Aim of the exercise:
Give the data again exactly, from its opening line through the line in which "layer turned back." appears.

━━━

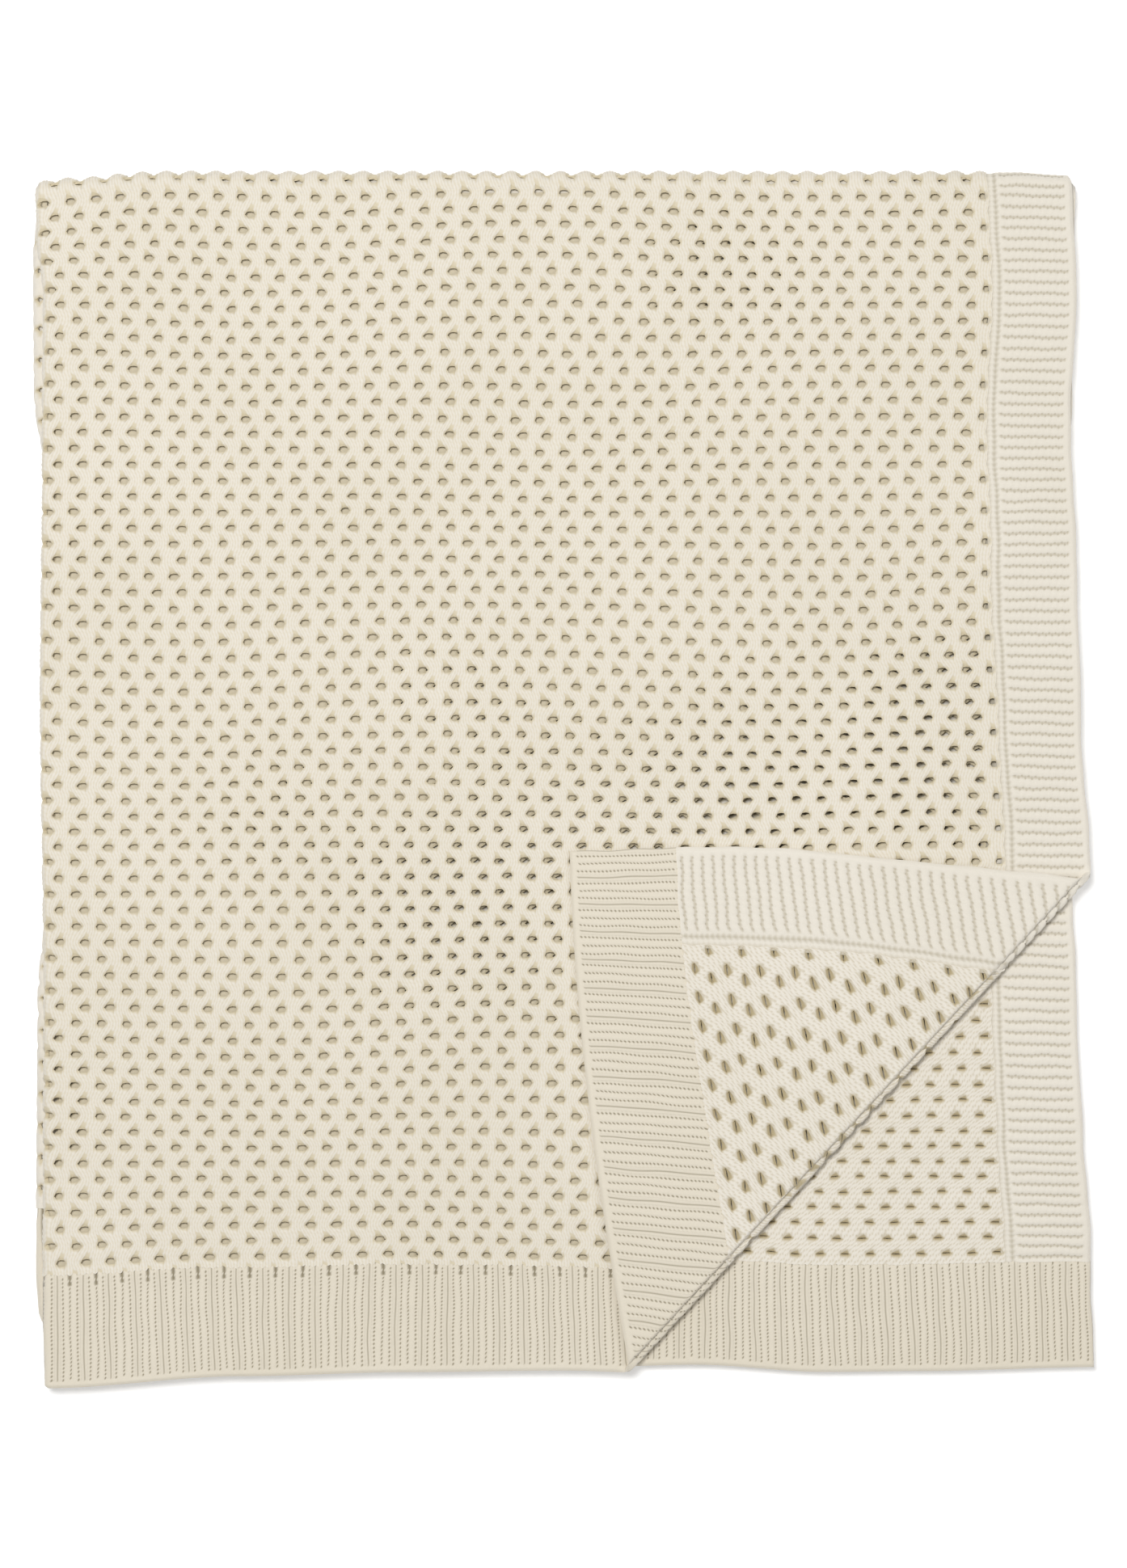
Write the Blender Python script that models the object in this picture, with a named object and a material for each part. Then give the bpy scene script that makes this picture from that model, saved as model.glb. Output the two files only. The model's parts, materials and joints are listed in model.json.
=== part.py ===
"""A knitted throw blanket folded in quarters, with one corner of its top layer turned back.

The throw is one knitted cloth. It is folded in half side to side, which makes the left folds,
and then top to bottom, which makes the top fold, so four layers lie on each other. Each layer
has three knitted zones: an openwork field, a garter stitch side border and a ribbed hem.

Metres, +Z up, +X towards the side borders, +Y towards the top fold. The origin is at the
middle of the footprint, on the surface that the throw lies on.
"""

import math

import bpy
from mathutils import Matrix, Vector

# The folded throw
FOLDED_WIDTH = 0.650  # upper half, from its left fold to its side border's edge
FOLDED_HEIGHT = 0.752  # upper half, from the top fold to the edge of its rib hem
CLOTH_THICKNESS = 0.0047
CLEARANCE = 0.0003  # between two solids that touch

# How the lower half lies under the upper half
LOWER_HEM_SETBACK = 0.036  # its rib hem ends this much further up
LOWER_FOLD_PEEK = 0.005  # its left fold shows this much beyond the upper one

# The knitted zones
SIDE_BORDER_WIDTH = 0.051
RIB_HEM_HEIGHT = 0.069

# The turned back corner
FOLD_END_UP_SIDE = 0.314  # from the hem's edge, up the side border, to the fold's end
FOLD_END_ALONG_HEM = 0.292  # from the side border's edge, along the hem, to the other end
CORNER_DRAW = Vector((-0.0105, 0.0390))  # the knit stretches: the corner is drawn this far
CORNER_BORDER_WIDTH = 0.058  # the side border, stretched on the turned back corner
CORNER_HEM_HEIGHT = 0.068

ARC_STEPS = 12

PITCH = CLOTH_THICKNESS + CLEARANCE  # from one layer to the next
HALF_THICKNESS = 2 * PITCH - CLEARANCE  # two layers that lie on each other
TOP_FOLD_RADIUS = 2 * PITCH - CLEARANCE / 2
TOP_FOLD_Z = TOP_FOLD_RADIUS

FOOTPRINT_WIDTH = FOLDED_WIDTH + LOWER_FOLD_PEEK
RIGHT = FOOTPRINT_WIDTH / 2
UPPER_LEFT = RIGHT - FOLDED_WIDTH
LOWER_LEFT = -FOOTPRINT_WIDTH / 2
TOP = FOLDED_HEIGHT / 2
UPPER_HEM_EDGE = -FOLDED_HEIGHT / 2
LOWER_HEM_EDGE = UPPER_HEM_EDGE + LOWER_HEM_SETBACK
TOP_FOLD_Y = TOP - TOP_FOLD_RADIUS
LAYERS_END = TOP_FOLD_Y - CLEARANCE  # where the flat layers stop below the top fold
LEFT_FOLD_RADIUS = HALF_THICKNESS / 2
CORNER_FOLD_RADIUS = PITCH - CLEARANCE / 2

BOTTOM_LAYER, THIRD_LAYER, SECOND_LAYER, TOP_LAYER, CORNER_LAYER = range(5)

FOLD_UPPER_END = Vector((RIGHT, UPPER_HEM_EDGE + FOLD_END_UP_SIDE))
FOLD_LOWER_END = Vector((RIGHT - FOLD_END_ALONG_HEM, UPPER_HEM_EDGE))
CORNER_FOLD_Z = CORNER_LAYER * PITCH - CLEARANCE / 2

SIDE_COLOUR = (0.77, 0.73, 0.63)
HEM_COLOUR = (0.76, 0.72, 0.62)
FIELD_COLOUR = (0.80, 0.76, 0.66)
FOLD_COLOUR = (0.78, 0.74, 0.64)


def empty_scene():
    for thing in list(bpy.data.objects):
        bpy.data.objects.remove(thing, do_unlink=True)


def new_collection(name):
    collection = bpy.data.collections.new(name)
    bpy.context.scene.collection.children.link(collection)
    return collection


def cotton(name, colour):
    material = bpy.data.materials.new(name)
    material.use_nodes = True
    shader = material.node_tree.nodes["Principled BSDF"]
    shader.inputs["Base Color"].default_value = (*colour, 1.0)
    shader.inputs["Roughness"].default_value = 0.9
    shader.inputs["Metallic"].default_value = 0.0
    return material


def extruded(name, outline, depth, collection, colour):
    """A solid with a flat outline in its own XY plane, centred on that plane."""
    curve = bpy.data.curves.new(name, "CURVE")
    curve.dimensions = "2D"
    curve.fill_mode = "BOTH"
    curve.extrude = depth / 2
    spline = curve.splines.new("POLY")
    spline.points.add(len(outline) - 1)
    for point, corner in zip(spline.points, outline):
        point.co = (corner[0], corner[1], 0.0, 1.0)
    spline.use_cyclic_u = True
    solid = bpy.data.objects.new(name, curve)
    curve.materials.append(cotton(name, colour))
    collection.objects.link(solid)
    return solid


def put(solid, matrix, axis=None):
    """Place a solid in the world, and hang it on the empty that it turns about."""
    if axis:
        solid.parent = axis
        solid.matrix_parent_inverse = axis.matrix_world.inverted()
    solid.matrix_world = matrix


def rectangle(left, right, bottom, top):
    return [Vector(p) for p in ((left, bottom), (right, bottom), (right, top), (left, top))]


def kept_side(outline, point, towards):
    """The part of a convex outline that lies past a line, on the side that towards points to."""
    kept = []
    for here, after in zip(outline, outline[1:] + outline[:1]):
        depth_here = (here - point).dot(towards)
        depth_after = (after - point).dot(towards)
        if depth_here >= 0:
            kept.append(here)
        if (depth_here >= 0) != (depth_after >= 0):
            kept.append(here.lerp(after, depth_here / (depth_here - depth_after)))
    return kept


def inward(start, end, inside):
    """The unit normal of a line that points to the side that a point lies on."""
    along = (end - start).normalized()
    across = Vector((-along.y, along.x))
    return across if (inside - start).dot(across) > 0 else -across


def layer_zones(left, right, hem_edge):
    """The flat outlines of one layer's three zones."""
    hem_top = hem_edge + RIB_HEM_HEIGHT
    border_left = right - SIDE_BORDER_WIDTH
    gap = CLEARANCE / 2
    return {
        "openwork": rectangle(left, border_left - gap, hem_top + gap, LAYERS_END),
        "side_border": rectangle(border_left + gap, right, hem_top + gap, LAYERS_END),
        "rib_hem": rectangle(left, right, hem_edge, hem_top - gap),
    }


ZONE_COLOURS = {"openwork": FIELD_COLOUR, "side_border": SIDE_COLOUR, "rib_hem": HEM_COLOUR}


def add_layer(name, level, zones, collection, axis=None):
    middle = level * PITCH + CLOTH_THICKNESS / 2
    for zone, outline in zones.items():
        colour = ZONE_COLOURS[zone]
        solid = extruded(f"{name}_{zone}", outline, CLOTH_THICKNESS, collection, colour)
        put(solid, Matrix.Translation((0, 0, middle)), axis)


def wrap_outline(outer, inner):
    """A half ring, open towards -X, with its centre at the origin."""
    angles = [-math.pi / 2 + math.pi * step / ARC_STEPS for step in range(ARC_STEPS + 1)]
    outside = [(outer * math.cos(a), outer * math.sin(a)) for a in angles]
    inside = [(inner * math.cos(a), inner * math.sin(a)) for a in reversed(angles)]
    return outside + inside


def add_fold(name, radius, start, end, outward, collection, axis=None, inner=CLEARANCE / 2):
    """A half round wrap of cloth along a fold, from start to end, bulging outward."""
    along = (end - start).normalized()
    up = Vector((0, 0, 1))
    turn = Matrix((outward, up, along)).transposed().to_4x4()
    if turn.determinant() < 0:
        turn = Matrix((outward, up, -along)).transposed().to_4x4()
    length = (end - start).length
    solid = extruded(name, wrap_outline(radius, inner), length, collection, FOLD_COLOUR)
    put(solid, Matrix.Translation((start + end) / 2) @ turn, axis)


def add_axis(name, place, collection, parent=None):
    axis = bpy.data.objects.new(name, None)
    collection.objects.link(axis)
    if parent:
        axis.parent = parent
        axis.matrix_parent_inverse = parent.matrix_world.inverted()
    axis.matrix_world = Matrix.Translation(place)
    bpy.context.view_layer.update()
    return axis


def add_lower_half(collection):
    left = LOWER_LEFT + LEFT_FOLD_RADIUS + CLEARANCE
    right = RIGHT - LOWER_FOLD_PEEK
    zones = layer_zones(left, right, LOWER_HEM_EDGE)
    add_layer("bottom_layer", BOTTOM_LAYER, zones, collection)
    add_layer("third_layer", THIRD_LAYER, zones, collection)
    x = LOWER_LEFT + LEFT_FOLD_RADIUS
    z = LEFT_FOLD_RADIUS
    start, end = Vector((x, LOWER_HEM_EDGE, z)), Vector((x, LAYERS_END, z))
    add_fold("lower_left_fold", LEFT_FOLD_RADIUS, start, end, Vector((-1, 0, 0)), collection)


def add_top_folds(collection):
    """The cloth wraps round the top fold twice: the outer wrap lies round the inner one."""
    start = Vector((LOWER_LEFT, TOP_FOLD_Y, TOP_FOLD_Z))
    end = Vector((RIGHT, TOP_FOLD_Y, TOP_FOLD_Z))
    inner = TOP_FOLD_RADIUS - PITCH
    back = Vector((0, 1, 0))
    add_fold("top_fold_inner", inner, start, end, back, collection)
    add_fold(
        "top_fold_outer", TOP_FOLD_RADIUS, start, end, back, collection, inner=inner + CLEARANCE
    )


def add_upper_half(collection, top_axis):
    left = UPPER_LEFT + LEFT_FOLD_RADIUS + CLEARANCE
    zones = layer_zones(left, RIGHT, UPPER_HEM_EDGE)
    add_layer("second_layer", SECOND_LAYER, zones, collection, top_axis)

    inside = Vector((left, TOP))
    towards = inward(FOLD_UPPER_END, FOLD_LOWER_END, inside)
    edge = FOLD_UPPER_END + towards * (CORNER_FOLD_RADIUS + CLEARANCE)
    cut = {zone: kept_side(outline, edge, towards) for zone, outline in zones.items()}
    add_layer("top_layer", TOP_LAYER, cut, collection, top_axis)

    x = UPPER_LEFT + LEFT_FOLD_RADIUS
    z = SECOND_LAYER * PITCH + LEFT_FOLD_RADIUS
    start, end = Vector((x, UPPER_HEM_EDGE, z)), Vector((x, LAYERS_END, z))
    left_side = Vector((-1, 0, 0))
    add_fold("upper_left_fold", LEFT_FOLD_RADIUS, start, end, left_side, collection, top_axis)


def add_corner(collection, top_axis):
    """The corner is the mirror image of the cut away corner, drawn a little further over."""
    lower, upper = FOLD_LOWER_END, FOLD_UPPER_END
    panel_corner = Vector((RIGHT, UPPER_HEM_EDGE))
    over = inward(upper, lower, Vector((UPPER_LEFT, TOP)))
    tip = panel_corner - 2 * (panel_corner - upper).dot(over) * over + CORNER_DRAW

    triangle = kept_side([tip, lower, upper], upper + over * (CORNER_FOLD_RADIUS + CLEARANCE), over)
    gap = CLEARANCE / 2
    hem_in = inward(tip, lower, upper)
    hem_line = tip + hem_in * CORNER_HEM_HEIGHT
    side_in = inward(tip, upper, lower)
    side_line = tip + side_in * CORNER_BORDER_WIDTH
    rest = kept_side(triangle, hem_line + hem_in * gap, hem_in)
    zones = {
        "rib_hem": kept_side(triangle, hem_line - hem_in * gap, -hem_in),
        "side_border": kept_side(rest, side_line - side_in * gap, -side_in),
        "openwork": kept_side(rest, side_line + side_in * gap, side_in),
    }

    # the axis lies inside the roll, whose ends stop short of the blanket's edges
    along = (lower - upper).normalized() * CORNER_FOLD_RADIUS
    inset = over * CORNER_FOLD_RADIUS
    start = (upper + inset + along).to_3d()
    end = (lower + inset - along).to_3d()
    start.z = end.z = CORNER_FOLD_Z
    axis = add_axis("corner_fold_axis", (start + end) / 2, collection, top_axis)
    add_layer("corner", CORNER_LAYER, zones, collection, axis)
    outward = (-over).to_3d()
    add_fold("corner_fold", CORNER_FOLD_RADIUS, start, end, outward, collection, top_axis)


empty_scene()
throw = new_collection("folded_throw_blanket")
top_fold_axis = add_axis("top_fold_axis", (0, TOP_FOLD_Y, TOP_FOLD_Z), throw)
add_lower_half(throw)
add_top_folds(throw)
add_upper_half(throw, top_fold_axis)
add_corner(throw, top_fold_axis)
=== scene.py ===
import json
import math
import bpy
import numpy as np
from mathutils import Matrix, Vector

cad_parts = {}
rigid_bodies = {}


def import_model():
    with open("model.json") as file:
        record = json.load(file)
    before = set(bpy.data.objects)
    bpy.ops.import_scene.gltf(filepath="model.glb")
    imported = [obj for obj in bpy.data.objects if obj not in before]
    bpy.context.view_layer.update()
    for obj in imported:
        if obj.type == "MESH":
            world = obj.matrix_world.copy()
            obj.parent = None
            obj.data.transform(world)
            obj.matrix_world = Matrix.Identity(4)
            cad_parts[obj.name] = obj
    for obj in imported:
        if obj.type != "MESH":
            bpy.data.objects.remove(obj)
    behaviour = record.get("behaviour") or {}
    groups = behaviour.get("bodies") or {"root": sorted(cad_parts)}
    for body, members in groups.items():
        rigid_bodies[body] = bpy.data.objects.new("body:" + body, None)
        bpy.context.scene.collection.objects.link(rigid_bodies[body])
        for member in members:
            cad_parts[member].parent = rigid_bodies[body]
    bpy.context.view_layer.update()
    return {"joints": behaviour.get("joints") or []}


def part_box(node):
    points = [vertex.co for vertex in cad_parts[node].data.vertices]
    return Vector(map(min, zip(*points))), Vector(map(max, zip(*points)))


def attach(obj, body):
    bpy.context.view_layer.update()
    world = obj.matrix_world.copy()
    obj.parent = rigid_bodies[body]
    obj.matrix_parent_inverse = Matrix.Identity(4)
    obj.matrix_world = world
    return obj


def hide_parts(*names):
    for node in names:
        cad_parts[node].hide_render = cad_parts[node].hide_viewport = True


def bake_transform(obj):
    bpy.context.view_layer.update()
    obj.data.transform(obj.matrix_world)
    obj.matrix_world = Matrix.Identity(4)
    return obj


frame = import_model()


# ---------------------------------------------------------------------------------------
# The throw's cloth, and how it is folded
# One knitted cotton cloth, folded in half side to side and then top to bottom. Every piece
# below is knitted flat, with s across the cloth from the first fold, v along it from the
# upper hem and n out of its right side, and is then laid in its folds by fold_cloth.

def node_box(name):
    """The near lower left and far upper right corners of a CAD node's box."""
    low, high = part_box(name)
    return np.array(low), np.array(high)


bottom_low, bottom_high = node_box("bottom_layer_openwork")
third_low = node_box("third_layer_openwork")[0]
top_high = node_box("top_layer_openwork")[1]
upper_fold_low = node_box("upper_left_fold")[0]
lower_fold_low = node_box("lower_left_fold")[0]
second_border_low, second_border_high = node_box("second_layer_side_border")
wrap_low, wrap_high = node_box("top_fold_outer")

pitch = third_low[2] - bottom_low[2]
thickness = bottom_high[2] - bottom_low[2]
stack_height = top_high[2]
side_radius = pitch / 2
top_radius = pitch
side_arc = math.pi / 2 * side_radius
fold_y = wrap_low[1]
fold_z = (wrap_low[2] + wrap_high[2]) / 2
right_edge = second_border_high[0]
upper_hem_y = upper_fold_low[1]
lower_hem_y = lower_fold_low[1]
fold_centre_x = upper_fold_low[0] + thickness / 2 + side_radius
lower_shift = lower_fold_low[0] - upper_fold_low[0]
half_width = right_edge - fold_centre_x + side_arc
fold_start = fold_y - upper_hem_y
fold_length = math.pi * top_radius
fold_end = fold_start + fold_length
cloth_length = fold_end + fold_y - lower_hem_y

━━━

Task output:
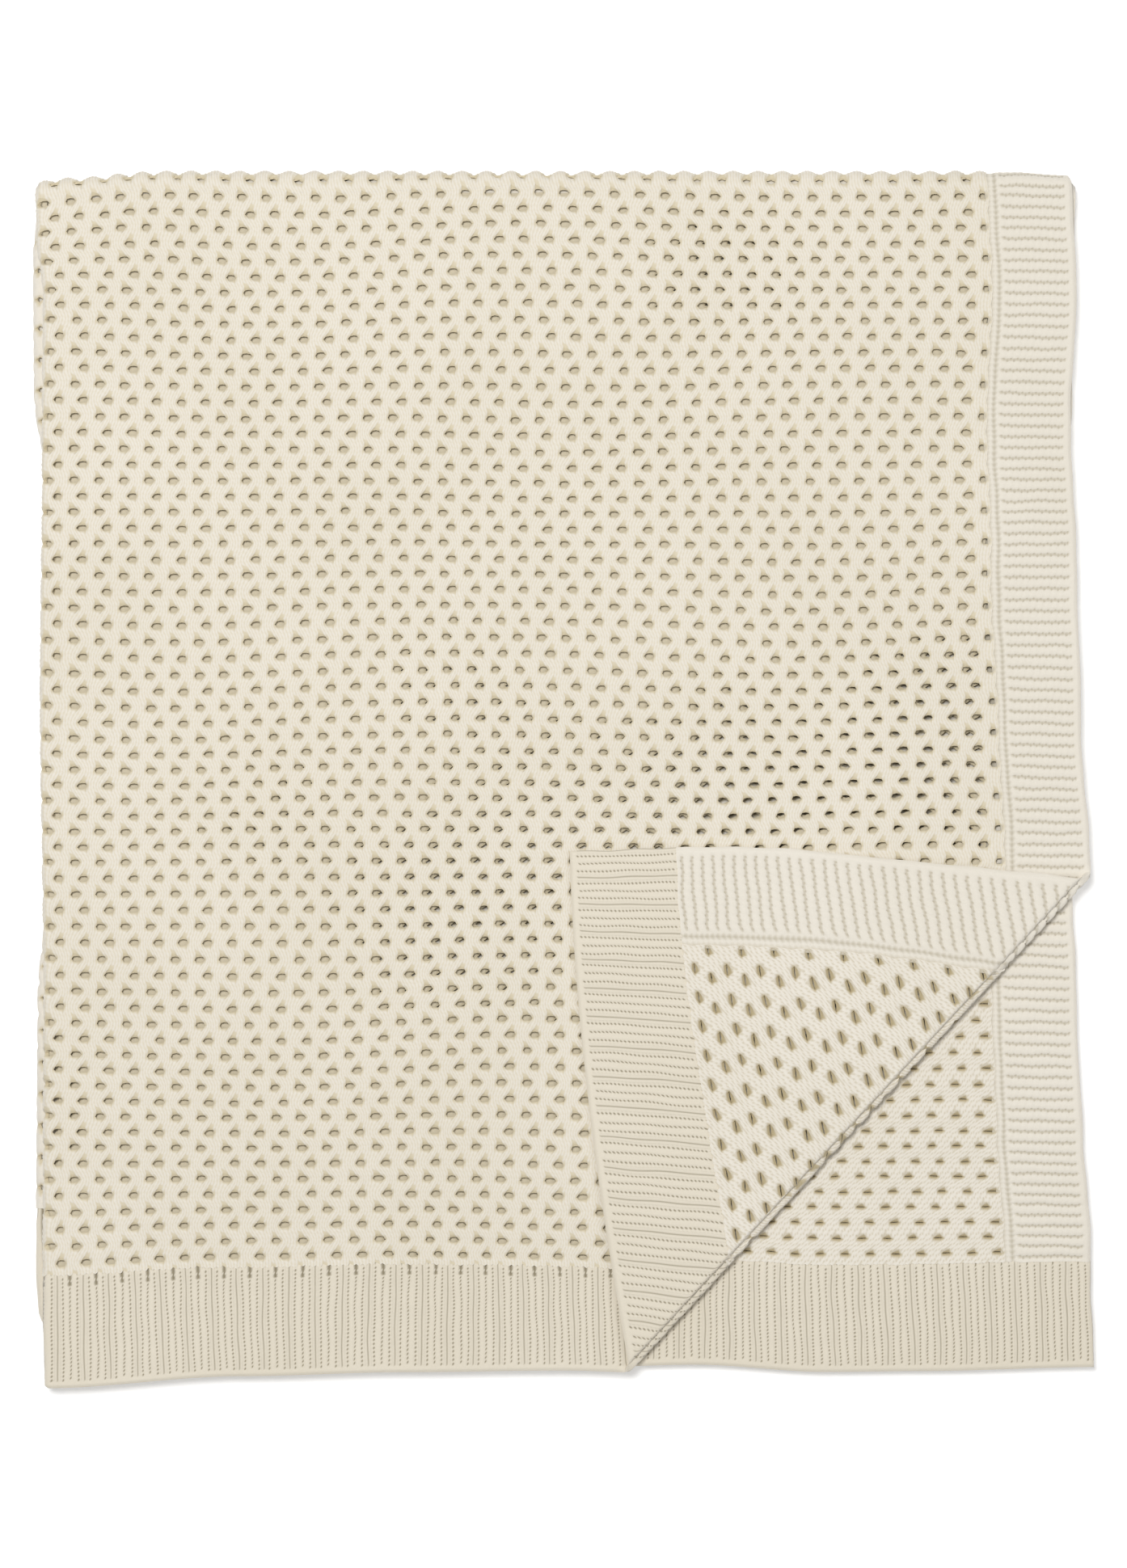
Write the Blender Python script that models the object in this picture, with a named object and a material for each part. Then give the bpy scene script that makes this picture from that model, saved as model.glb. Output the two files only. The model's parts, materials and joints are listed in model.json.
=== part.py ===
"""A knitted throw blanket folded in quarters, with one corner of its top layer turned back.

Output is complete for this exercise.